> [WORK TO DO]: Beginning with the first line below, please repeat the material exactly, ending with the line that includes "from math import".
** Start **
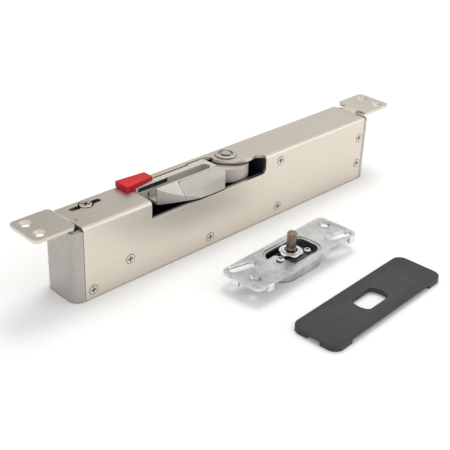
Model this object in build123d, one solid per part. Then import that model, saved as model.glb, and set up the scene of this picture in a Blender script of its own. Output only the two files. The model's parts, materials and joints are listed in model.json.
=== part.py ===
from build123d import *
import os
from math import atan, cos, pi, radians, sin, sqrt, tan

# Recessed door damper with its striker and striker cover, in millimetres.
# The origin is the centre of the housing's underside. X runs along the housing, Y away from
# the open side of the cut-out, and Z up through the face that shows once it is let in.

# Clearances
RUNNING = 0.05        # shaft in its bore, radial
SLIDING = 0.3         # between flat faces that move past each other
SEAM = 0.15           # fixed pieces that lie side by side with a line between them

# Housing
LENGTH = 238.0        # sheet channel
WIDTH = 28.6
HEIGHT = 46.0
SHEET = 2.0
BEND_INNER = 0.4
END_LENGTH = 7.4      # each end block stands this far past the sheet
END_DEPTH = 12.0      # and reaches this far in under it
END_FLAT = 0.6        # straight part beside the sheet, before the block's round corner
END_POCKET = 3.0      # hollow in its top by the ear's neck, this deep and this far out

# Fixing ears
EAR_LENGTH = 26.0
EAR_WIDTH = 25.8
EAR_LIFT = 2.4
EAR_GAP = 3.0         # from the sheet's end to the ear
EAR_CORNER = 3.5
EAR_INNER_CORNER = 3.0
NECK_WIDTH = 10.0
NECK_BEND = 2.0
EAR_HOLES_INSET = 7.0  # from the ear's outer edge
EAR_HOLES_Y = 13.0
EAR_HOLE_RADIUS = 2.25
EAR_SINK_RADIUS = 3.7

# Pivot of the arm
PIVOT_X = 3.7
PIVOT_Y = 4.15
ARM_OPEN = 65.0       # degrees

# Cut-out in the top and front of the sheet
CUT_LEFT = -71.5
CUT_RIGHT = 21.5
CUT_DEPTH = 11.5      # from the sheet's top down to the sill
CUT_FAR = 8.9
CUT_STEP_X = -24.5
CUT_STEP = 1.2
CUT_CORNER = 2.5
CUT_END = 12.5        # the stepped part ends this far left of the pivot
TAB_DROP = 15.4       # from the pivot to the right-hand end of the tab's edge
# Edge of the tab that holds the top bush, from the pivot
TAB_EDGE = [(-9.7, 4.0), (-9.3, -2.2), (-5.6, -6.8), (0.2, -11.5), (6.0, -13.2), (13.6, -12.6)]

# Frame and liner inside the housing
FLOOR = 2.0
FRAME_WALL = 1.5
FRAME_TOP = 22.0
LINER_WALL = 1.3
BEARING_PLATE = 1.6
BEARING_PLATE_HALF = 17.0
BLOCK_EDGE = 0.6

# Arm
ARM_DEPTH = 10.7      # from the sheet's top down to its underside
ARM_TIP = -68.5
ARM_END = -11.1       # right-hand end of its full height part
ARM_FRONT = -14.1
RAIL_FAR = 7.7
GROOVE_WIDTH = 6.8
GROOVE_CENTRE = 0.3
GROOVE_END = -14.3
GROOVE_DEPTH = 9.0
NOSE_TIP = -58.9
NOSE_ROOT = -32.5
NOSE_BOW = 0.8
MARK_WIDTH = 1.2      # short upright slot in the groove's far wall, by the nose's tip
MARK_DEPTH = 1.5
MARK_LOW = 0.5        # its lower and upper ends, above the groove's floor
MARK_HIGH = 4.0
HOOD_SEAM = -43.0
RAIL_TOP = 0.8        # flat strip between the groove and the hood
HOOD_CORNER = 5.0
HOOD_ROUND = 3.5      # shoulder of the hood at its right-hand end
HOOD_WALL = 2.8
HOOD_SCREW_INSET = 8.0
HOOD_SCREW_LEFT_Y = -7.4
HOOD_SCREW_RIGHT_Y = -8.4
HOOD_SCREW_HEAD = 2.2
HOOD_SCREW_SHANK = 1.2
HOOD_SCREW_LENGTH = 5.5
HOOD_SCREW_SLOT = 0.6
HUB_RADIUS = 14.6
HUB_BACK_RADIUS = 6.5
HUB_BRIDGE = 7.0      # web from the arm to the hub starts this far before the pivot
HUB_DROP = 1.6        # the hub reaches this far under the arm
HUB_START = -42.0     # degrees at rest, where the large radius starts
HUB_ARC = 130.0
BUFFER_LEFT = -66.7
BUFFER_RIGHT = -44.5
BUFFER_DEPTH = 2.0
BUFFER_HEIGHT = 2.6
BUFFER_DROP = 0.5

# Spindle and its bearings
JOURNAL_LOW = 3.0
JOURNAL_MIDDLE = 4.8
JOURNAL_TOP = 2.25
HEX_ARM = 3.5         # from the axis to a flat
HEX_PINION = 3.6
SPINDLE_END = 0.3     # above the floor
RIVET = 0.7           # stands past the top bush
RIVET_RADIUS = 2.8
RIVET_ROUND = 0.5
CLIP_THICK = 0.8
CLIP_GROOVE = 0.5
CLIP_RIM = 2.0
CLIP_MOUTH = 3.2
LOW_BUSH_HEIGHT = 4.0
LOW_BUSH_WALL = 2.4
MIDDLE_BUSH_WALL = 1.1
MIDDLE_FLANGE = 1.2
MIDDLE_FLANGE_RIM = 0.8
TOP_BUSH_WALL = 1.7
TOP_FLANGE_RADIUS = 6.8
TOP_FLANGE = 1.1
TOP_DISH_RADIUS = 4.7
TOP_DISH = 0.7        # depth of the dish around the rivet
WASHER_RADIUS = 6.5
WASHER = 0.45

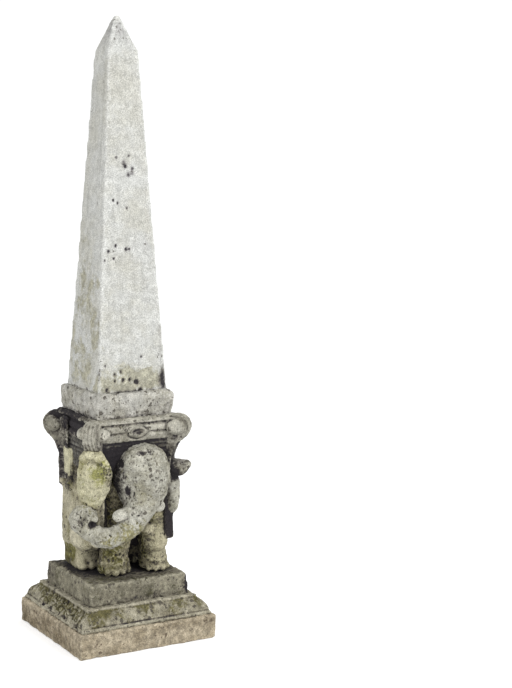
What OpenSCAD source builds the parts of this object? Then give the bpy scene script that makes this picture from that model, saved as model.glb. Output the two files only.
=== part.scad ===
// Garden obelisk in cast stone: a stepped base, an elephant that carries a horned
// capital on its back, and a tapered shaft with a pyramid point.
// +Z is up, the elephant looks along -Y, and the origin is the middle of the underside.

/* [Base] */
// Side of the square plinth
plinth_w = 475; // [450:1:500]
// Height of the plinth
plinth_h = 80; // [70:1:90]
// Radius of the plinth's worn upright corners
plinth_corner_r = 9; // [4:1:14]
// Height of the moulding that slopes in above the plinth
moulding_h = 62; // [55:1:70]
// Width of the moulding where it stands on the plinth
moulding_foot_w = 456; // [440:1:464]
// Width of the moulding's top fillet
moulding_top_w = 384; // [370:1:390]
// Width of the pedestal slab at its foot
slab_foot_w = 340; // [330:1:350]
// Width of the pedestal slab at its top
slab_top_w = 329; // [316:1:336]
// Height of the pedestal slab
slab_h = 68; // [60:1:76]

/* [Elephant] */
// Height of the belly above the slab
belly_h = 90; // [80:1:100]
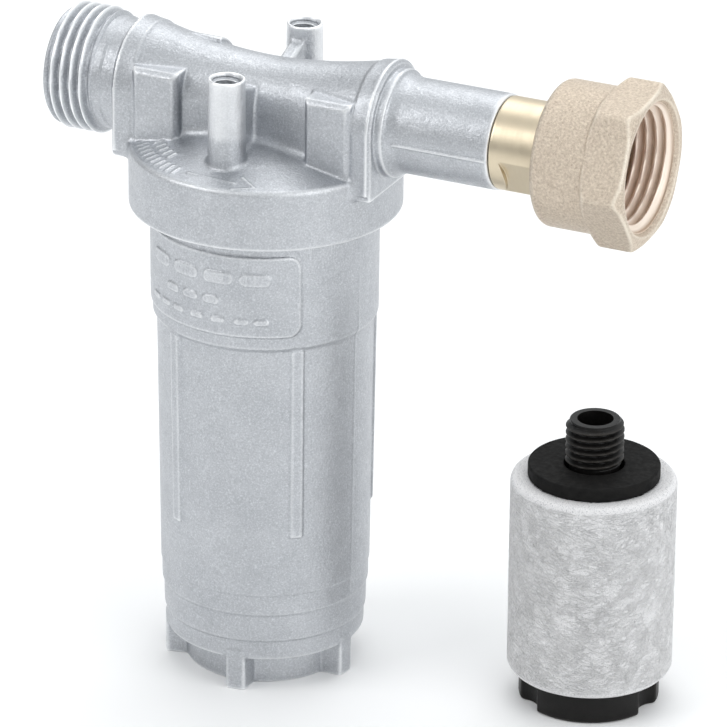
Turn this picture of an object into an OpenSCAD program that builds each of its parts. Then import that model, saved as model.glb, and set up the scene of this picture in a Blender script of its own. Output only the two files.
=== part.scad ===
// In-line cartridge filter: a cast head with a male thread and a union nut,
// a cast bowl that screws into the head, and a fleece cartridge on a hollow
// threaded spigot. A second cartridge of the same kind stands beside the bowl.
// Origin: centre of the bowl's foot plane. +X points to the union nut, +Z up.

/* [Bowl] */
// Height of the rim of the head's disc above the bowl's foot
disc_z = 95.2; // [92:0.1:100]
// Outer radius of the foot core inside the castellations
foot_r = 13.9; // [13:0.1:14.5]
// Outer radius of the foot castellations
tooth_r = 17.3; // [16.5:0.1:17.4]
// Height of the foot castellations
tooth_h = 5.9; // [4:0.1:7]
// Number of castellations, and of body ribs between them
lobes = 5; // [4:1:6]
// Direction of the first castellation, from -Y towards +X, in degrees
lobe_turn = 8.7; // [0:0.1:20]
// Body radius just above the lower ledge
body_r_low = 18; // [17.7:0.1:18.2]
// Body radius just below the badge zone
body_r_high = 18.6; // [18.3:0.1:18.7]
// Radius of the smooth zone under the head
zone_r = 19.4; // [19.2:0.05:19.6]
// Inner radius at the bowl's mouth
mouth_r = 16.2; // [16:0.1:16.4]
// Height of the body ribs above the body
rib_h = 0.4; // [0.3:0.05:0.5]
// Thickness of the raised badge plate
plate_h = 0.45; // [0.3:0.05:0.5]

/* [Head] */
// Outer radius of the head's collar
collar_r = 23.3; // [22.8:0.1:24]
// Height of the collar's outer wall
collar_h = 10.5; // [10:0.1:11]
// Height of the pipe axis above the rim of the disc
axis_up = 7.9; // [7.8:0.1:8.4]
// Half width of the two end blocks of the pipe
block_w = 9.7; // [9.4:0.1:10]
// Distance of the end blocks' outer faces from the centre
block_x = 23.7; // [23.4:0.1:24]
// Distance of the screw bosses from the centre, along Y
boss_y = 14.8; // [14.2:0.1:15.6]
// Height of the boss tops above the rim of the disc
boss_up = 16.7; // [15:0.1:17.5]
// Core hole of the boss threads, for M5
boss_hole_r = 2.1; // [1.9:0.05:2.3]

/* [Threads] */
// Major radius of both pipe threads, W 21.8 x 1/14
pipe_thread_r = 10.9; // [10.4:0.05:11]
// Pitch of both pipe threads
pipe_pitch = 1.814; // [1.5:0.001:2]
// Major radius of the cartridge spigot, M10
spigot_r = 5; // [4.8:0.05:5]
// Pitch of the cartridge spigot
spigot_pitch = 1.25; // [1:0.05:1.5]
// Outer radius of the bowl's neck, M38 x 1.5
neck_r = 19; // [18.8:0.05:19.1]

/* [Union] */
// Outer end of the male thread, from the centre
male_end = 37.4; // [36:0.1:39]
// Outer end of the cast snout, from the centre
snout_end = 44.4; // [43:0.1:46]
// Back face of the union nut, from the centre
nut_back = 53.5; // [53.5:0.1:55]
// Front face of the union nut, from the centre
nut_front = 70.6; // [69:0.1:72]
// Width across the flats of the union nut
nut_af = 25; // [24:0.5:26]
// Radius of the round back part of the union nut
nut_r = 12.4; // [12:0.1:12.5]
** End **
> [FULL ANSWER]:
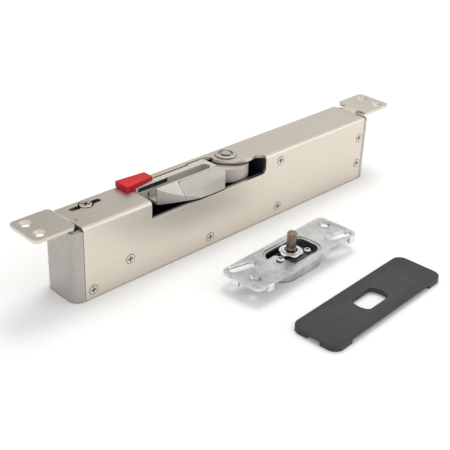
Model this object in build123d, one solid per part. Then import that model, saved as model.glb, and set up the scene of this picture in a Blender script of its own. Output only the two files. The model's parts, materials and joints are listed in model.json.
=== part.py ===
from build123d import *
import os
from math import atan, cos, pi, radians, sin, sqrt, tan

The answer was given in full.